Viele Rückzugsräume für Wohnungslose gibt es nicht − die Teestube Jona ist solch ein Refugium, vor allem in den Abendstunden.

Ein Mann mit schwarzem Sakko und grauen Haaren sitzt in der Teestube alleine an einem kleinen Tisch. Er liest Zeitung. Wie alt er wohl ist? „Zwei hoch sechs“, sagt er und lächelt. Er stellt sich als „Lehrer Werner“ vor. Mathe und Sport habe er unterrichtet, bevor er seinen Job verlor. Eine Wohnung habe er noch, „aber dort ist es kalt und kahl, ich gehe da nur zum Schlafen hin. Ich habe kein Geld zum Renovieren.“ Am Nachbartisch unterhält sich Architekturexperte Siegfried mit einem alteingesessenen Hessen, das hört man am Dialekt. Sie reden über den „Hammermörder“, einen Serientäter, der 1990 in Frankfurt mehrere Obdachlose ermordete. „Früher haben wir Berber auf der Straße aufeinander aufgepasst. Heute ist jeder für sich“, sagt Thomas, grauer Bart, schwarze Jacke. Er spricht langsam, bewegt sich auch so, lacht immer wieder laut. In jungen Jahren hielten ihn Gelegenheitsjobs über Wasser, er war ungelernter Hilfsarbeiter bei Opel, hat „hier und da für einen Appel und ein Ei“ gearbeitet.

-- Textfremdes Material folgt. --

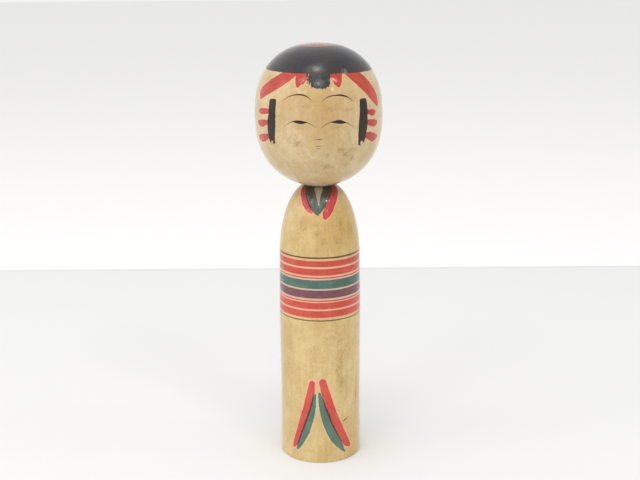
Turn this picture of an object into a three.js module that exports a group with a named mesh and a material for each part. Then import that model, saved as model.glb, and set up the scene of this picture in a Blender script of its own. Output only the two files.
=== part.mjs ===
// A kokeshi doll: a turned wooden torso and a turned wooden head, joined by a peg.
//
// The doll stands on z = 0 with its turning axis on +Z and its face towards -Y. The peg is
// glued into the head. Its lower end is swollen and snaps past the tight mouth of the
// torso's socket, so that the head turns on the torso and can't lift off.
// Every piece is turned on one axis, so each is a lathe profile. All sizes are millimetres.

import * as THREE from "three";

// Driving dimensions. Heights are above the floor.
const HEIGHT = 240; // the trade's size of eight sun
const HEAD_RADIUS = 35.65; // at the head's widest ring
const HEAD_WIDEST = 202; // height of that ring
const NECK_HEIGHT = 161.2; // the flat on top of the torso, which the head sits on
const NECK_RADIUS = 9; // of that flat
const SHOULDER_RADIUS = 23.1; // where the torso's side ends and its dome begins
const SHOULDER_HEIGHT = 122;
const BASE_RADIUS = 23.5;
const PEG_RADIUS = 5.6; // of the plain shank
const PEG_IN_HEAD = 18;
const PEG_IN_TORSO = 20;

// Clearances.
const SEAT_GAP = 0.3; // between the head and the flat that it sits on
const GLUE_LINE = 0.2; // between the peg and the head
const RUNNING_GAP = 0.25; // between the peg and the torso
const BORE_SPARE = 1; // how much deeper each bore is than the peg

// Smaller features.
const SEGMENTS = 60; // round the axis, a multiple of 4 so that the widths come out true
const WAIST_HOLLOW = 0.2; // the side is turned this much thinner a third of the way up
const FOOT_CHAMFER = 0.6;
const DISH_RADIUS = 16.5; // the underside is hollowed inside this radius
const DISH_DEPTH = 0.9;
const SWELL = 0.6; // how far the peg's swollen end stands out from its shank
const SWELL_LENGTH = 8;
const SWELL_TAPER = 1.2; // length of the cone from the swollen end to the shank
const PEG_CHAMFER = 1;
const BORE_POINT = 1.2; // depth of the cone that the bit leaves at the end of a bore

// A rounded end is a superellipse. As t goes from 0 at its widest ring to 1 at its pole,
// the radius falls as (1 - t^rise)^(1/round).
const CROWN = { rise: 2.2, round: 2.38, steps: 12 };
const CHIN = { rise: 2.61, round: 1.88, steps: 12 };
const DOME = { rise: 1.77, round: 2.75, steps: 11 };

const ring = (radius, height) => new THREE.Vector2(radius, height);

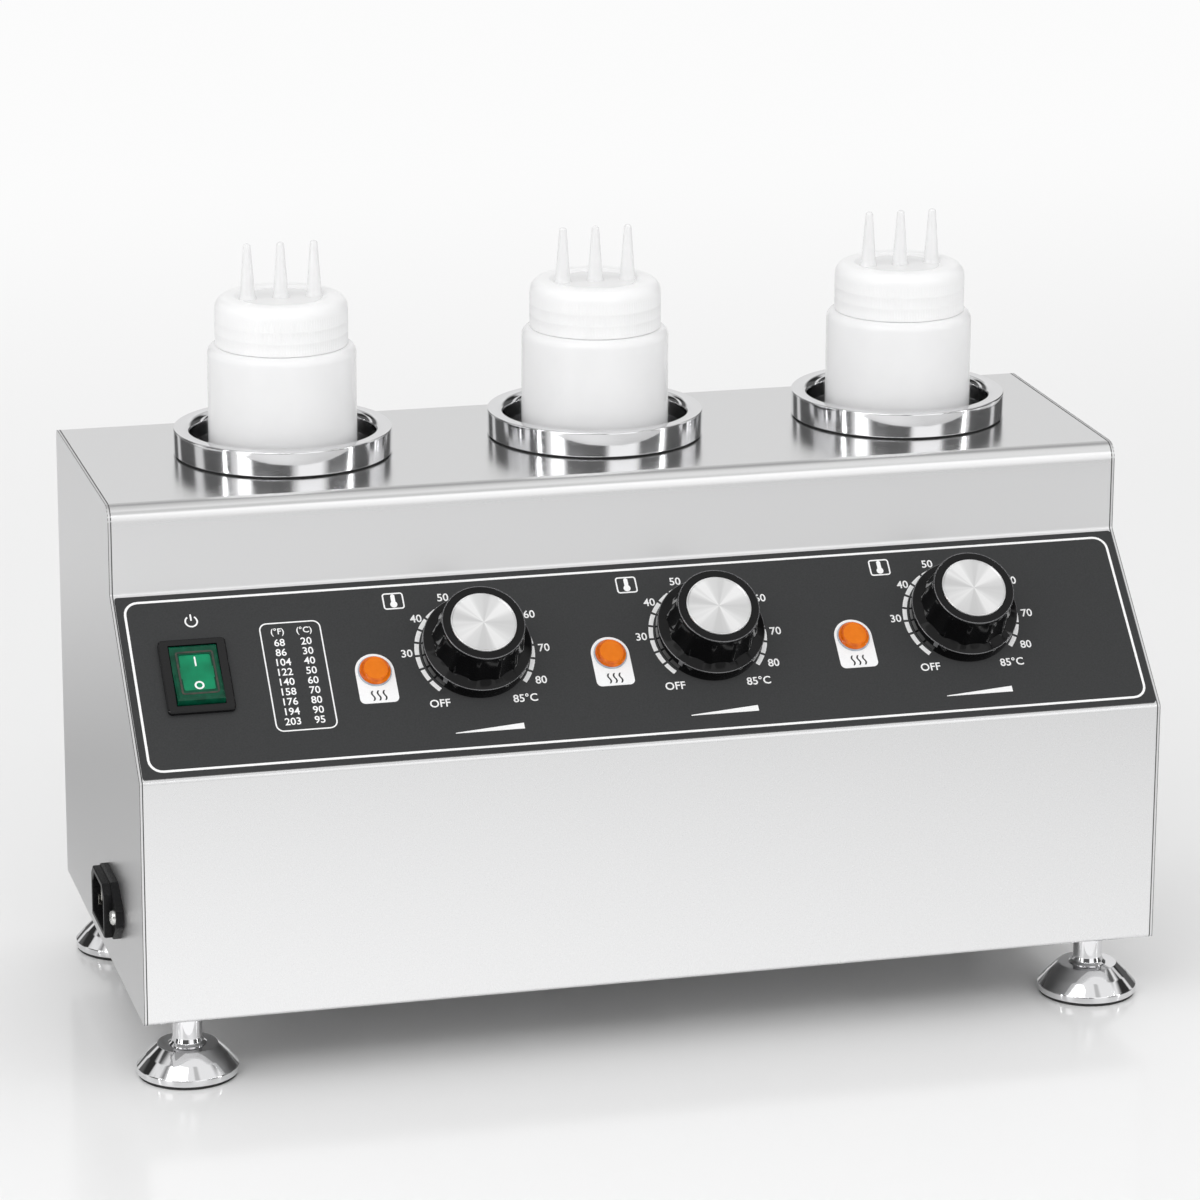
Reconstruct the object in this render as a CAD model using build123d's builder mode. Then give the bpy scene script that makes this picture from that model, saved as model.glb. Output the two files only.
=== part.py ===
from build123d import *
import os
from math import atan2, cos, degrees, hypot, radians, sin

# Countertop sauce warmer: a bent sheet body with three heated wells, each with its own thermostat,
# pilot lamp and squeeze bottle. Millimetres, +Z up, the front faces -Y. The origin is on the
# surface that the feet stand on, below the middle of the whole footprint.

# Body
body_length = 390.0
body_depth = 178.0
body_height = 180.5
front_height = 93.0  # upright lower front, below the sloped control panel
slope_run = 57.4
slope_rise = 54.2
sheet = 1.0
deck_front_bend = 6.0  # outer radii of the wrap's bends
deck_back_bend = 3.0
knee_bend = 2.0
foot_bend = 1.5
bottom_flange = 10.0
flange_gap = 0.5  # between the side panels' flanges and the wrap's

# Wells, collars and seals
well_pitch = 122.5
well_row_shift = 6.0  # the row sits this much right of the middle of the body
well_deck_shift = 5.8  # the row sits this much behind the middle of the deck
well_radius = 36.0
well_wall = 0.8
well_depth = 132.0  # from the deck to the inside of the well's floor
well_floor_bend = 8.0
well_rim_width = 2.6
deck_hole_clearance = 0.4
collar_radius = 41.6
collar_bore_radius = 34.9
collar_height = 8.8
collar_edge = 0.6
collar_lip_bend = 3.0
seal_radius = 40.6
seal_thickness = 1.2

# Bottles and caps
bottle_radius = 28.25
bottle_wall = 1.2
bottle_clearance = 0.3  # below the bottle, and between all loose pieces of bottle and cap
bottle_base_bend = 4.0
bottle_punt = 1.5
punt_radius = 19.0
shoulder_height = 42.0  # from the deck to the shoulder
shoulder_bend = 3.5
neck_radius = 22.9
neck_height = 13.2
cap_radius = 25.2
cap_height = 18.4
cap_wall = 1.8
cap_neck_gap = 0.5
cap_edge = 2.8
cap_dish_radius = 20.6
cap_dish_depth = 1.9
cap_top_thickness = 1.6
grip_band_height = 4.2
grip_band_relief = 0.35
cap_ring_width = 3.0  # sealing ring inside the cap
nozzle_pitch = 12.8
nozzle_height = 22.3
nozzle_foot_radius = 3.3
nozzle_foot_height = 0.6
nozzle_base_radius = 2.9
nozzle_tip_radius = 1.35
nozzle_bore_base_radius = 1.6
nozzle_bore_tip_radius = 0.6

# Control panel, with rises measured up the slope
overlay_thickness = 0.4
overlay_margin_side = 1.5
overlay_margin_end = 1.4
overlay_corner = 1.0
knob_shift_1 = -63.5  # of each knob and lamp, to the right of the middle of the body
knob_shift_2 = 26.0
knob_shift_3 = 125.5
knob_rise = 44.5
lamp_shift_1 = -102.2
lamp_shift_2 = -12.8
lamp_shift_3 = 81.7
lamp_rise = 39.0
switch_place = 26.9  # from the left side
switch_rise = 42.0

# Knobs
knob_radius = 20.4
knob_gap = 0.6  # between the overlay and the knob
knob_skirt_height = 6.0
knob_dish_rise = 0.8
knob_height = 20.4
grip_foot_radius = 17.2
grip_top_radius = 15.5
grip_edge = 0.9
flute_count = 12
flute_radius = 5.0
flute_depth = 1.0
flute_top_margin = 2.2
knob_wall = 1.8
knob_disc_radius = 12.1
knob_disc_thickness = 0.8
knob_disc_clearance = 0.05
pointer_width = 1.6
pointer_depth = 0.4

# Thermostats
thermostat_length = 36.0
thermostat_width = 32.0
thermostat_depth = 20.0
thermostat_corner = 3.0
bracket_length = 46.0
bracket_width = 26.0
bracket_thickness = 1.2
bush_radius = 4.9
bush_length = 6.0
bush_clearance = 0.2
bush_nut_size = 14.0
bush_nut_thickness = 2.4
shaft_radius = 3.0
shaft_flat = 1.5  # from the shaft's axis to its flat
shaft_clearance = 0.05
shaft_reach = 16.0  # above the overlay
shaft_inside = 9.0  # below the panel's inner face
diaphragm_radius = 11.0
diaphragm_height = 3.0
capillary_radius = 0.8
capillary_bend = 4.0
capillary_lead = 9.0  # straight length where it leaves the thermostat and the bulb
bulb_radius = 2.6
bulb_length = 34.0
bulb_drop = 56.0  # from the deck to the bulb's lower end
tab_width = 6.3
tab_thickness = 0.8
tab_length = 8.0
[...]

Heute würde man sagen: Thomas war im Niedriglohnsektor tätig, der durch die rot-grüne Hartz-Reform längst zum Massenphänomen geworden ist. Nachdem Thomas damals seine Wohnung gekündigt wurde, lebte er mehrere Jahre auf der Straße und in Übergangswohnheimen. „Ich habe auch Fehler gemacht. Aber ohne Wohnung kriegt man noch schwerer eine Arbeit.“ Es ist dieser Teufelskreis, von dem viele Betroffene berichten: Ohne Wohnung bekommt man kaum einen Job, ohne Job keine Wohnung. Und manchmal auch kein Bankkonto. Thomas erzählt, er habe durch staatliche Hilfe wieder eine eigene Bleibe. „Ich will als Rentner einfach ein gerechtes Leben führen“, sagt der 67-Jährige, lacht und geht vor die Tür. Rauchen.